La “chiamata” a mettersi a servizio della Parola

Il diacono don Silvio Filosa verrà ordinato presbitero il prossimo 28 settembre. In questa intervista racconta la sua vocazione a mettersi “a servizio della Parola”.

Don Silvio, qual è stato il momento in cui hai capito che Dio ti stava chiamando al sacerdozio?

I segni di questa chiamata al sacerdozio ministeriale li ho letti da sempre nella mia storia. Eppure, posso di certo affermare che in alcuni periodi ho provato ad azzittire questa voce aspirando a cose diverse. Tuttavia, se dovessi fotografare un’istantanea di questa consapevolezza potrei darvi testimonianza di un intenso momento di preghiera vissuto nel santuario della Madonna della Civita dove ha risuonato in me questa parola del Signore: “Non voi avete scelto me, ma io ho scelto voi” (Gv 15,16).

Quali persone o esperienze hanno maggiormente influenzato e sostenuto il tuo percorso?

Pensando alle persone significative è doveroso per me menzionare il parroco che mi ha cresciuto don Antonio De Meo, un autentico modello di vita sacerdotale. Vi sono poi altre persone che hanno confermato la bellezza di questa vocazione, tra cui don Franco Proietto, padre spirituale del Seminario a cui rivolgo il mio affetto. Le esperienze anche sono ricche e varie, ma due in maniera particolare: l’Azione Cattolica e il cammino dei dieci comandamenti vissuto con don Fabio Rosini a Roma.

In che modo senti di essere chiamato, come sacerdote, a servire la Chiesa?

Innanzitutto, nel mettermi al servizio della Parola! Siamo chiamati a lasciarci trasportare dal Vangelo del Signore, tanto da essere posseduti dall’annuncio del Risorto che non può rimanere chiuso in noi stessi. Al servizio dell’unità, raccogliendo le diverse voci e presentarle in modo unanime al Signore, mantenendo le differenze. E, infine, essere sacramento di presenza del Signore, chiamato a essere segno efficace della sua grazia, affinché attraverso di me si realizzi il suo desiderio di poter essere ancora presente in mezzo al suo popolo per salvarlo.

Quali pensi siano le sfide principali di un sacerdote, in un’epoca segnata da secolarizzazione e cambiamenti valoriali?

La sfida è quella dell’incarnazione. Incarnare, non significa essere bravi teoreti capaci di fare mappe millimetriche e fotografie di alta qualità della realtà che ci è intorno. Oggi è fondamentale assumere la carne delle “gioie e le speranze, le tristezze e le angosce degli uomini d’oggi” (GS 1) come ha fatto Cristo: non ha ragionato su come fosse ridotta la nostra umanità, ma piuttosto l’ha vissuta e, nel viverla, ci ha mostrato la via della salvezza.

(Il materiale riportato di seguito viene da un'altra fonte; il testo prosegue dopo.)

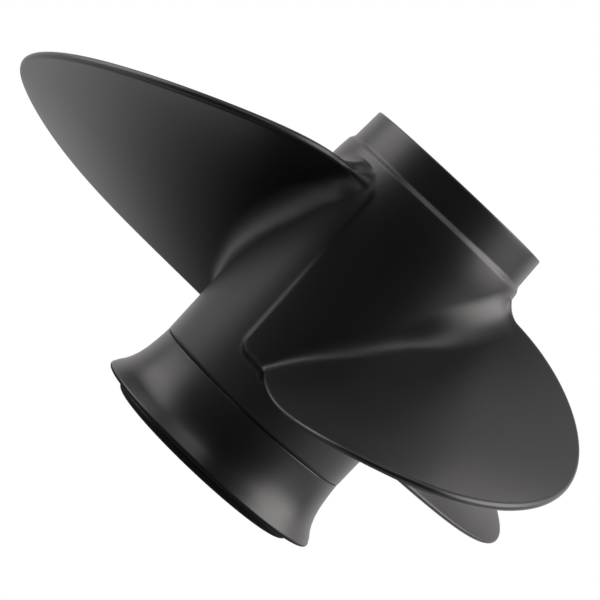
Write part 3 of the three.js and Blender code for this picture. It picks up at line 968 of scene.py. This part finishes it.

C’è un messaggio che vorresti lasciare alla comunità diocesana, soprattutto ai giovani che si interrogano sulla loro vocazione?

“Non abbiate paura”, come diceva San Giovanni Paolo II. Oggi noi giovani siamo impauriti da quei mostri interiori che spesso ci abitano e che non sappiamo come gestire. Abbiamo paura di mostrarci così come siamo, pensando di essere vulnerabili in una società che ammantandosi di un finto rispetto finisce per maciullare nelle sue spire la serietà dei problemi profondi dell’animo umano. Cristo conosce le profondità del nostro cuore. Niente di più direi ai giovani se non di lasciarsi amare da Cristo, perché non toglie nulla ma allarga la vita fino alla pienezza vera.